Both canyons are now included in the Santa Clarita Woodlands Park, which welcomes self-propelled travelers. The narrow trail into Rice Canyon is reserved for hiking only, while hiker, horse, and mountain-bike traffic is permitted on the East Canyon fire road -- at least to the point where a locked gate at the southern park boundary limits access beyond.

To reach the trailhead for these canyons, exit Interstate 5 at Calgrove Boulevard, turn west under the freeway, and take the frontage road, called "the Old Road," south for 0.8 mile to the designated trailhead parking area on the right.

Your trek begins with an uninteresting one-third-mile hike or bike south to an old water trough and other evidence of former cattle ranching. From there (on foot only) you can find and follow the narrow path to the right going into Rice Canyon. This mile-long trail is enchanting for kids and adults alike.
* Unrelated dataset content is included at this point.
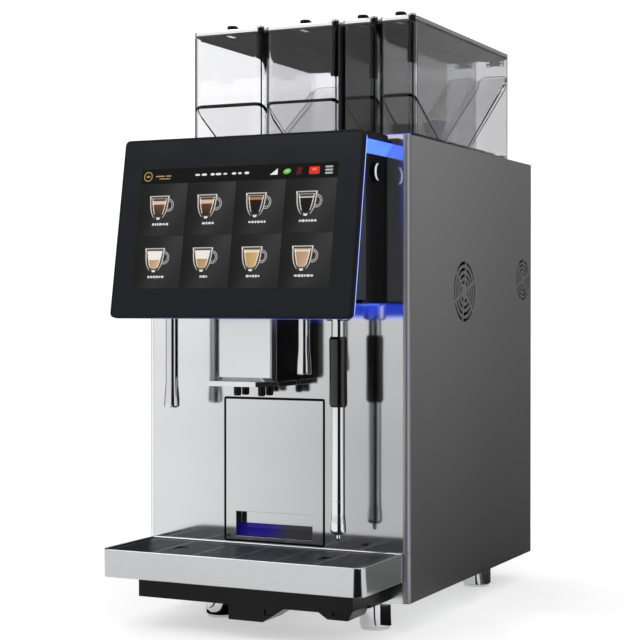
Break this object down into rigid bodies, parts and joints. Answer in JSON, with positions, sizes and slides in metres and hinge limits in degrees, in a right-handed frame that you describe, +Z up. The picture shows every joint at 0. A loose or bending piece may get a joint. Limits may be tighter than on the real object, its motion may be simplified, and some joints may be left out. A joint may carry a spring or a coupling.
{
  "type": "hot coffee vending machine",
  "caption": "Counter-top bean-to-cup coffee machine with touch screen, spout head, steam wand, drip tray, grounds drawer and lift-off bean and powder hoppers.",
  "frame": {"origin": "middle of the footprint at the underside of the feet", "axes": "+Z up, the front with the screen faces -Y, +X to the right seen from the front"},
  "size_m": [0.35, 0.569, 0.7249],
  "materials": {
    "painted_grey": "satin powder coat",
    "mirror_steel": "polished stainless steel",
    "satin_steel": "fine brushed stainless steel",
    "zinc_steel": "zinc-plated sheet",
    "polished_steel": "polished",
    "grid_steel": "dark coated sheet",
    "black_plastic": "fine moulded",
    "charcoal_plastic": "satin charcoal",
    "display_glass": "gloss cover glass over a display",
    "blue_diffuser": "lit translucent acrylic",
    "grip_rubber": "soft matt",
    "clear_plastic": "clear, slightly smoked",
    "boiler_steel": "satin",
    "brass": "machined",
    "board_green": "solder mask"
  },
  "bodies": {
    "cabinet": {"side_panel_left": "painted_grey", "side_panel_right": "painted_grey", "corner_trims": "satin_steel", "front_panel": "mirror_steel", "lower_front_plate": "satin_steel", "base_plate": "zinc_steel", "top_deck": "painted_grey", "rear_panel": "zinc_steel", "feet": "polished_steel", "lower_housing": "black_plastic", "screen_hinge": "zinc_steel", "head_block": "black_plastic", "lock_ring": "polished_steel", "hood_roof": "black_plastic", "light_diffuser": "blue_diffuser", "hot_water_spout": "polished_steel", "drink_spout": "polished_steel", "wand_bracket": "polished_steel", "hopper_divider": "charcoal_plastic", "inner_frame": "zinc_steel", "grinders": "black_plastic", "powder_mixers": "black_plastic", "boiler": "boiler_steel", "brew_unit": "black_plastic", "water_pump": "brass", "power_supply": "boiler_steel", "control_board": "board_green", "fan_frames": "zinc_steel", "power_inlet": "black_plastic", "water_fittings": "brass"},
    "tray": {"drip_tray": "satin_steel", "drip_grid": "grid_steel"},
    "drawer": {"drawer_front": "mirror_steel", "grounds_bin": "black_plastic"},
    "screen": {"screen_bezel": "charcoal_plastic", "display_glass": "display_glass", "screen_pod": "black_plastic"},
    "lock": {"lock_cylinder": "polished_steel"},
    "spout_head": {"head_cover": "satin_steel", "head_body": "black_plastic", "head_plate": "polished_steel", "spout_nozzles": "black_plastic"},
    "wand_swivel": {"wand_collar": "polished_steel"},
    "steam_wand": {"wand_tube": "polished_steel", "wand_grip": "grip_rubber", "wand_tip": "polished_steel"},
    "fan_big": {"fan_rotor_big": "black_plastic"},
    "fan_small": {"fan_rotor_small": "black_plastic"},
    "hopper_1": {"hopper_1": "clear_plastic"},
    "lid_1": {"lid_1": "charcoal_plastic"},
    "knob_1": {"lid_knob_1": "polished_steel"},
    "hopper_2": {"hopper_2": "clear_plastic"},
    "lid_2": {"lid_2": "charcoal_plastic"},
    "knob_2": {"lid_knob_2": "polished_steel"},
    "hopper_3": {"hopper_3": "clear_plastic"},
    "lid_3": {"lid_3": "charcoal_plastic"},
    "knob_3": {"lid_knob_3": "polished_steel"},
    "hopper_4": {"hopper_4": "clear_plastic"},
    "lid_4": {"lid_4": "charcoal_plastic"},
    "knob_4": {"lid_knob_4": "polished_steel"}
  },
  "joints": [
    {"name": "tray_slide", "type": "slide", "parent": "cabinet", "child": "tray", "axis": [0, -1, 0], "range_m": [0, 0.15]},
    {"name": "drawer_slide", "type": "slide", "parent": "cabinet", "child": "drawer", "axis": [0, -1, 0], "range_m": [0, 0.2]},
    {"name": "screen_swing", "type": "hinge", "parent": "cabinet", "child": "screen", "pos_m": [-0.15, -0.2275, 0.455], "axis": [0, 0, -1], "range_deg": [0, 90]},
    {"name": "lock_turn", "type": "hinge", "parent": "cabinet", "child": "lock", "pos_m": [0.146, -0.195, 0.533], "axis": [1, 0, 0], "range_deg": [0, 90]},
    {"name": "head_slide", "type": "slide", "parent": "cabinet", "child": "spout_head", "axis": [0, 0, 1], "range_m": [-0.004, 0.05]},
    {"name": "wand_turn", "type": "hinge", "parent": "cabinet", "child": "wand_swivel", "pos_m": [0.1095, -0.2175, 0.368], "axis": [0, 0, 1], "range_deg": [0, 60]},
    {"name": "wand_swing", "type": "hinge", "parent": "wand_swivel", "child": "steam_wand", "pos_m": [0.1095, -0.2175, 0.368], "axis": [-1, 0, 0], "range_deg": [0, 45]},
    {"name": "fan_big_spin", "type": "hinge", "parent": "cabinet", "child": "fan_big", "pos_m": [0.16, 0.0185, 0.398], "axis": [1, 0, 0], "continuous": true},
    {"name": "fan_small_spin", "type": "hinge", "parent": "cabinet", "child": "fan_small", "pos_m": [0.16, 0.2485, 0.416], "axis": [1, 0, 0], "continuous": true},
    {"name": "hopper_1_lift", "type": "slide", "parent": "cabinet", "child": "hopper_1", "axis": [0, 0, 1], "range_m": [0, 0.06]},
    {"name": "lid_1_swing", "type": "hinge", "parent": "hopper_1", "child": "lid_1", "pos_m": [-0.0737, 0.197, 0.709], "axis": [-1, 0, 0], "range_deg": [0, 95]},
    {"name": "knob_1_turn", "type": "hinge", "parent": "lid_1", "child": "knob_1", "pos_m": [-0.0737, -0.1305, 0.719], "axis": [0, 0, 1], "range_deg": [0, 90]},
    {"name": "hopper_2_lift", "type": "slide", "parent": "cabinet", "child": "hopper_2", "axis": [0, 0, 1], "range_m": [0, 0.06]},
    {"name": "lid_2_swing", "type": "hinge", "parent": "hopper_2", "child": "lid_2", "pos_m": [0.0267, 0.197, 0.709], "axis": [-1, 0, 0], "range_deg": [0, 95]},
    {"name": "knob_2_turn", "type": "hinge", "parent": "lid_2", "child": "knob_2", "pos_m": [0.0267, -0.1305, 0.719], "axis": [0, 0, 1], "range_deg": [0, 90]},
    {"name": "hopper_3_lift", "type": "slide", "parent": "cabinet", "child": "hopper_3", "axis": [0, 0, 1], "range_m": [0, 0.06]},
    {"name": "lid_3_swing", "type": "hinge", "parent": "hopper_3", "child": "lid_3", "pos_m": [0.1028, 0.197, 0.709], "axis": [-1, 0, 0], "range_deg": [0, 95]},
    {"name": "knob_3_turn", "type": "hinge", "parent": "lid_3", "child": "knob_3", "pos_m": [0.1028, -0.1305, 0.719], "axis": [0, 0, 1], "range_deg": [0, 90]},
    {"name": "hopper_4_lift", "type": "slide", "parent": "cabinet", "child": "hopper_4", "axis": [0, 0, 1], "range_m": [0, 0.06]},
    {"name": "lid_4_swing", "type": "hinge", "parent": "hopper_4", "child": "lid_4", "pos_m": [0.1514, 0.197, 0.709], "axis": [-1, 0, 0], "range_deg": [0, 95]},
    {"name": "knob_4_turn", "type": "hinge", "parent": "lid_4", "child": "knob_4", "pos_m": [0.1514, -0.1305, 0.719], "axis": [0, 0, 1], "range_deg": [0, 90]}
  ]
}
You meander through a shadowy fairyland complete with a limpid brook and overarching sycamore, willow, and cottonwood trees. Four kinds of oaks are in evidence here: scrub oak, coast live oak, canyon live oak, and valley oak. In the upper part of Rice Canyon, the trail begins to rise sharply out of the canyon bottom. After climbing for a few minutes, you get a nice view of steep slopes all around and glimpses of bigcone Douglas firs higher up and across the canyon.

To explore East Canyon, retrace your steps back to the fire road, turn right, and commence a gradual ascent along the densely wooded East Canyon floor. This easy passage ends after only 0.5 mile, as the road begins climbing in earnest up the slope to the right. Ever-widening views compensate for the toil, however. At 1.9 miles from the Rice Canyon trail, you reach the south boundary gate -- a mandatory turnaround point. By this time, you've already passed several beautiful bigcone Douglas firs near your path, and many more are visible clinging to the slopes to the west.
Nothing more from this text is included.